[Begin EXTRACTED MATERIAL]
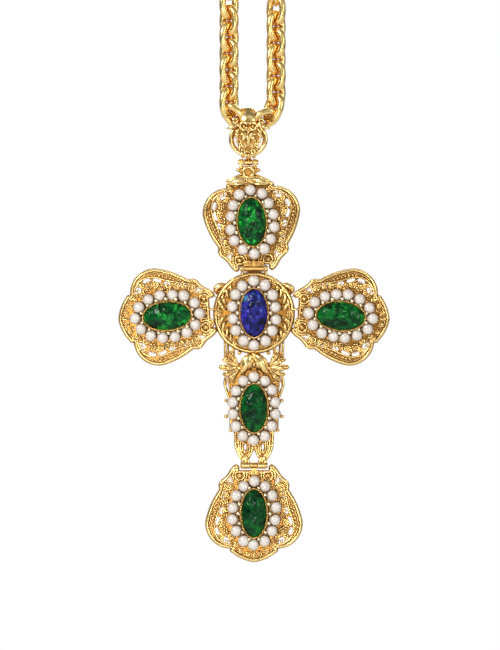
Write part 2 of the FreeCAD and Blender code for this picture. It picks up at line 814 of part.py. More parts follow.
def make_chain():
    link = make_link("link_long", "link_wide", "wire")
    left_strand, cradle, right_strand = chain_points()
    points = left_strand + cradle + right_strand
    places = [link_place(a, b, 45 if i % 2 else -45) for i, (a, b) in enumerate(zip(points, points[1:]))]
    first, last = len(left_strand), len(left_strand) + len(cradle) - 1
    copies("chain_left", link, places[:first])
    copies("chain_cradle", link, places[first:last])
    copies("chain_right", link, places[last:])
    return left_strand[0], right_strand[-1]


def make_clasp(left_end, right_end):
    """A fold-over clasp: a bar with two lugs, rings through them, and a lever whose nose shuts one."""
    eye = size("hang_height") - size("lug_hole_drop")
    bear = size("lug_hole") - size("ring_wire")
    gap = size("ring_play")
    around = "2 * (ring_radius + ring_wire)"
    ring = make_link(around, f"{around} - ring_flat", "ring_wire")
    low = Vector(left_end.x, 0, left_end.z - gap - size("ring_wire"))
    top = low + Vector(0, 0, 2 * size("ring_radius"))
    copies("jump_ring", ring, [link_place(low, top, 90)])
    low = Vector(right_end.x, 0, right_end.z - gap - size("ring_wire"))
    long_ = eye + bear - gap - low.z + 2 * size("ring_wire")
    oval_ring = make_link(long_, around, "ring_wire")
    high = Vector(low.x, 0, low.z + long_ - 2 * size("ring_wire"))
    copies("catch_ring", oval_ring, [link_place(low, high, 90)])

    hinge_x = "left_x - lug_wide - clasp_knuckle"
    bar_top = "clasp_bar"
    drop = "-2 * lug_hole_drop"
    pieces = [box(("left_x - lug_wide", "right_x + lug_wide"), ("-clasp_half", "clasp_half"), (0, bar_top))]
    holes = []
    for x in ("left_x", "right_x"):
        pieces.append(box((f"{x} - lug_wide", f"{x} + lug_wide"), ("-lug_plate", "lug_plate"), (drop, 0)))
        holes.append(post("lug_hole", ("-lug_wide", "lug_wide"), x, "-lug_hole_drop"))
    holes.append(box(("right_x", "right_x + 2 * lug_wide"), ("-lug_wide", "lug_wide"),
                     ("-lug_hole_drop - catch_mouth", "-lug_hole_drop + catch_mouth")))
    middle = "(clasp_half + side_gap) / 2"
    for y in (("-clasp_half", f"-{middle}"), (middle, "clasp_half")):
        pieces.append(post("clasp_knuckle", y, hinge_x, bar_top))
        pieces.append(box((hinge_x, "left_x - lug_wide"), y, (0, bar_top)))
    holes.append(post("pin + pin_gap", ("-clasp_half", "clasp_half"), hinge_x, bar_top))
    base = boolean("Cut", fused(pieces), fused(holes))
    hang = size("hang_height")
    node("clasp_bar", base, 0, 0, hang)

    lever_low = "clasp_bar + lever_lift"
    lever_high = "clasp_bar + lever_lift + lever_plate"
    inner = "(clasp_half - side_gap) / 2"
    nose = "right_x + lug_wide + side_gap * 3"
    arm = box((hinge_x, f"{nose} + lever_plate"), (f"-({inner})", inner), (lever_low, lever_high))
    tip = box((nose, f"{nose} + lever_plate"), (f"-({inner})", inner), ("-lever_nose", lever_high))
    roll = post("clasp_knuckle", (f"-({inner})", inner), hinge_x, bar_top)
    hole = post("pin + pin_gap", (f"-({inner})", inner), hinge_x, bar_top)
    node("clasp_lever", boolean("Cut", fused([arm, tip, roll]), hole), 0, 0, hang)

    shank = post("pin", ("-clasp_half - pin_head_length", "clasp_half + pin_head_length"), hinge_x, bar_top)
    shank.Label = "clasp_pin"
    NODES["clasp_pin"] = shank


# ---- the whole -------------------------------------------------------------------------------


def check_and_write():
    DOC.recompute()
    for obj in DOC.Objects:
        if {"Invalid", "Error"} & set(obj.State):
            raise SystemExit(f"{obj.Label}: {obj.State}")
    os.makedirs("parts", exist_ok=True)
    for name, obj in NODES.items():
        shape = obj.Shape
        if shape.isNull() or not shape.isValid() or not shape.Solids:
            raise SystemExit(f"{name}: its shape is not a valid solid")
        shape.exportStep(f"parts/{name}.step")
        print(f"{name}: {len(shape.Solids)} solid(s), {shape.Volume:.1f} mm3")


fill_sheet()
make_units()
make_shaft_ornaments()
make_upper_hinge()
make_lower_hinge()
make_neck()
make_bail()
make_clasp(*make_chain())
check_and_write()
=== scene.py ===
"""Looks of the pectoral cross: filigree, stones, pearls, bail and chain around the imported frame.

Work is drawn in millimetres: x across, z up and y backwards, as in the frame. A stone unit is
drawn about its own middle, with z outwards, and is then turned into its place.
"""
import math

import bmesh
import bpy
import numpy as np
from mathutils import Matrix, Vector, noise


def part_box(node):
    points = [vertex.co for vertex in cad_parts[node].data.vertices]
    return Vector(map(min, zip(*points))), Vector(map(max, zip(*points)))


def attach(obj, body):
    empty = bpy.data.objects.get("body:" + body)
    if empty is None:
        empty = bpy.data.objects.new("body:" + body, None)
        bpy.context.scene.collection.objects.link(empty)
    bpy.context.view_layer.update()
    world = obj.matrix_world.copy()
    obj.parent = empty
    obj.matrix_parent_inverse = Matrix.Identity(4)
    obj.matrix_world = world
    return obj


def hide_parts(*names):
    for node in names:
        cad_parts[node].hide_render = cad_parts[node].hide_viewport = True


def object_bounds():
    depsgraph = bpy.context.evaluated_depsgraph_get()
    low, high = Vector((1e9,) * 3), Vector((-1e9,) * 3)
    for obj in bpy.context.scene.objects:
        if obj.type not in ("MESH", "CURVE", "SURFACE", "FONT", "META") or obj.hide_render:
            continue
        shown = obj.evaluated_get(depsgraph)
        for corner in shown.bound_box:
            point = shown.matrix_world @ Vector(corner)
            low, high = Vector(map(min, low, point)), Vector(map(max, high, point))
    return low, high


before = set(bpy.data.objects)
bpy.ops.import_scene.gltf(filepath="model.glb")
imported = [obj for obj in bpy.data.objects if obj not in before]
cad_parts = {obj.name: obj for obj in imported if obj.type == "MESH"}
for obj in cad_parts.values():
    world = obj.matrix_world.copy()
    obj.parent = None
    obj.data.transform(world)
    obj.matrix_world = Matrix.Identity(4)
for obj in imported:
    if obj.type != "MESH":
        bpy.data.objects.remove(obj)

MM = 0.001
CAD_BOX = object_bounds()
FRONT = np.array((0.0, -1.0, 0.0))

# ---- places, from the frame ----

TURN = {"top": -3.0, "left": -94.5, "right": 94.5, "bottom": 180.0, "medallion": 0.0, "shaft": 0.0}
BODY = {"top": "top_arm", "left": "cross", "right": "cross", "bottom": "bottom_arm",
        "medallion": "cross", "shaft": "cross"}
STONE_WIDTH = {"top": 1.0, "left": 1.0, "right": 1.0, "bottom": 0.9, "medallion": 0.96, "shaft": 0.96}


def low_high(node):
    """The corners of a CAD node's box, in millimetres."""
    return np.array(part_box(node)) / MM


def middle(node):
    return low_high(node).mean(axis=0)


MIDDLE = {unit: middle(f"{unit}_stone") for unit in TURN}
MIDDLE_Z = MIDDLE["medallion"][2]
PLATE_BACK = low_high("top_filigree")[1][1]


def placing(unit):
    """Local millimetres of a stone unit to the frame's metres."""
    x, _, z = MIDDLE[unit]
    turn = Matrix.Rotation(math.radians(TURN[unit]), 4, "Y")
    return Matrix.Scale(MM, 4) @ Matrix.Translation((x, 0, z)) @ turn


def from_medallion(x=0.0, z=0.0):
    """Millimetres measured from the medallion's middle to the frame's metres."""
    return Matrix.Scale(MM, 4) @ Matrix.Translation((x, 0, MIDDLE_Z + z))


def height(node):
    """How far a node's middle is above the medallion's, in millimetres."""
    return middle(node)[2] - MIDDLE_Z


# ---- curves ----


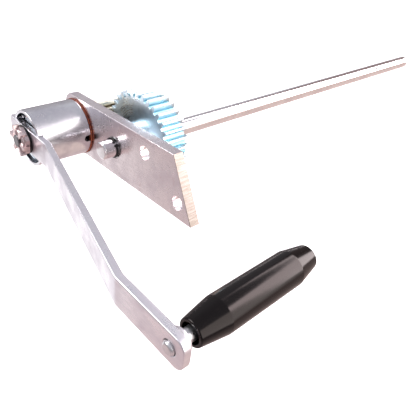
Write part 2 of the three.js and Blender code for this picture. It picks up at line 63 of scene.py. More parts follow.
PLATE_CORNERS = [(-167.7, -27.5), (39.0, -27.5), (14.8, 27), (-139.5, 27), (-144.9, 22.9)]
BOLT_HOLE = 6.2
BOLT_PLACES = [(-21.5, 13.2), (21.5, -13.2)]
BUSH_HOLE = 10.0
BUSH_OUTER = 9.9
BUSH_INNER = 8.2
SCREW_CIRCLE = 14.2
SCREW_HOLE = 3.3
LINING_OUTER = 26.6
LINING_INNER = 22.9

SHAFT = 8.0
SHAFT_GROOVE = 7.4
SHAFT_GROOVE_ROOM = 0.2
SHAFT_FRONT_CHAMFER = 1.1
SHAFT_BACK_CHAMFER = 1.6
CROSS_HOLE = 2.2
CROSS_HOLE_Y = 439.5
CROSS_HOLE_TURN = math.radians(52)
CLIP_INNER = 7.7
CLIP_OUTER = 9.2
CLIP_LUG = 1.7
SHAFT_CLIP_TURN = math.radians(-50)
THRUST_OUTER = 13.0
THRUST_INNER = 8.3

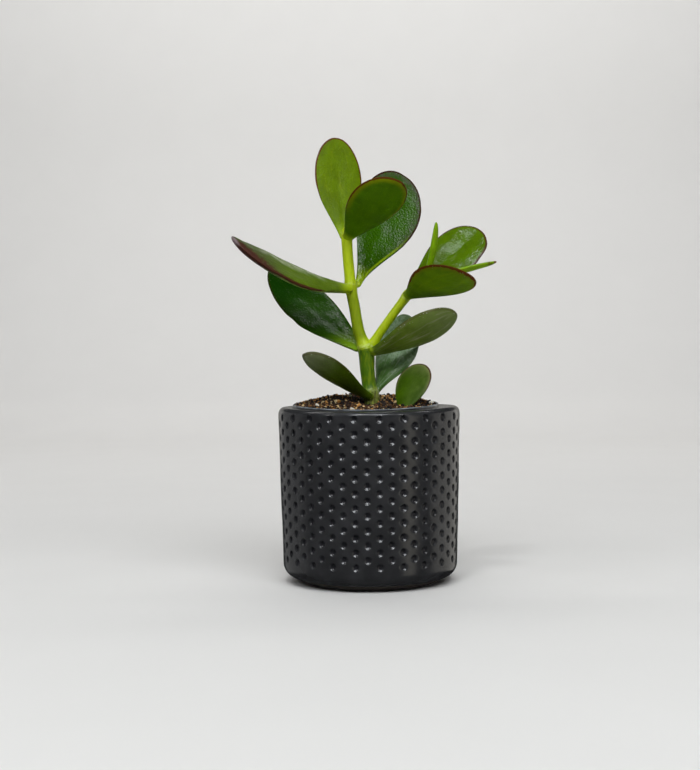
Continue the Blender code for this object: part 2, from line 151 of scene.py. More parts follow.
[End EXTRACTED MATERIAL]
Print only the run of lines that begins with the line containing "fill_sheet()" and ends with the line containing "bpy.context.view_layer.update()", both included, exactly as they read.

OUTPUT OF THE TASK:
fill_sheet()
make_units()
make_shaft_ornaments()
make_upper_hinge()
make_lower_hinge()
make_neck()
make_bail()
make_clasp(*make_chain())
check_and_write()
=== scene.py ===
"""Looks of the pectoral cross: filigree, stones, pearls, bail and chain around the imported frame.

Work is drawn in millimetres: x across, z up and y backwards, as in the frame. A stone unit is
drawn about its own middle, with z outwards, and is then turned into its place.
"""
import math

import bmesh
import bpy
import numpy as np
from mathutils import Matrix, Vector, noise


def part_box(node):
    points = [vertex.co for vertex in cad_parts[node].data.vertices]
    return Vector(map(min, zip(*points))), Vector(map(max, zip(*points)))


def attach(obj, body):
    empty = bpy.data.objects.get("body:" + body)
    if empty is None:
        empty = bpy.data.objects.new("body:" + body, None)
        bpy.context.scene.collection.objects.link(empty)
    bpy.context.view_layer.update()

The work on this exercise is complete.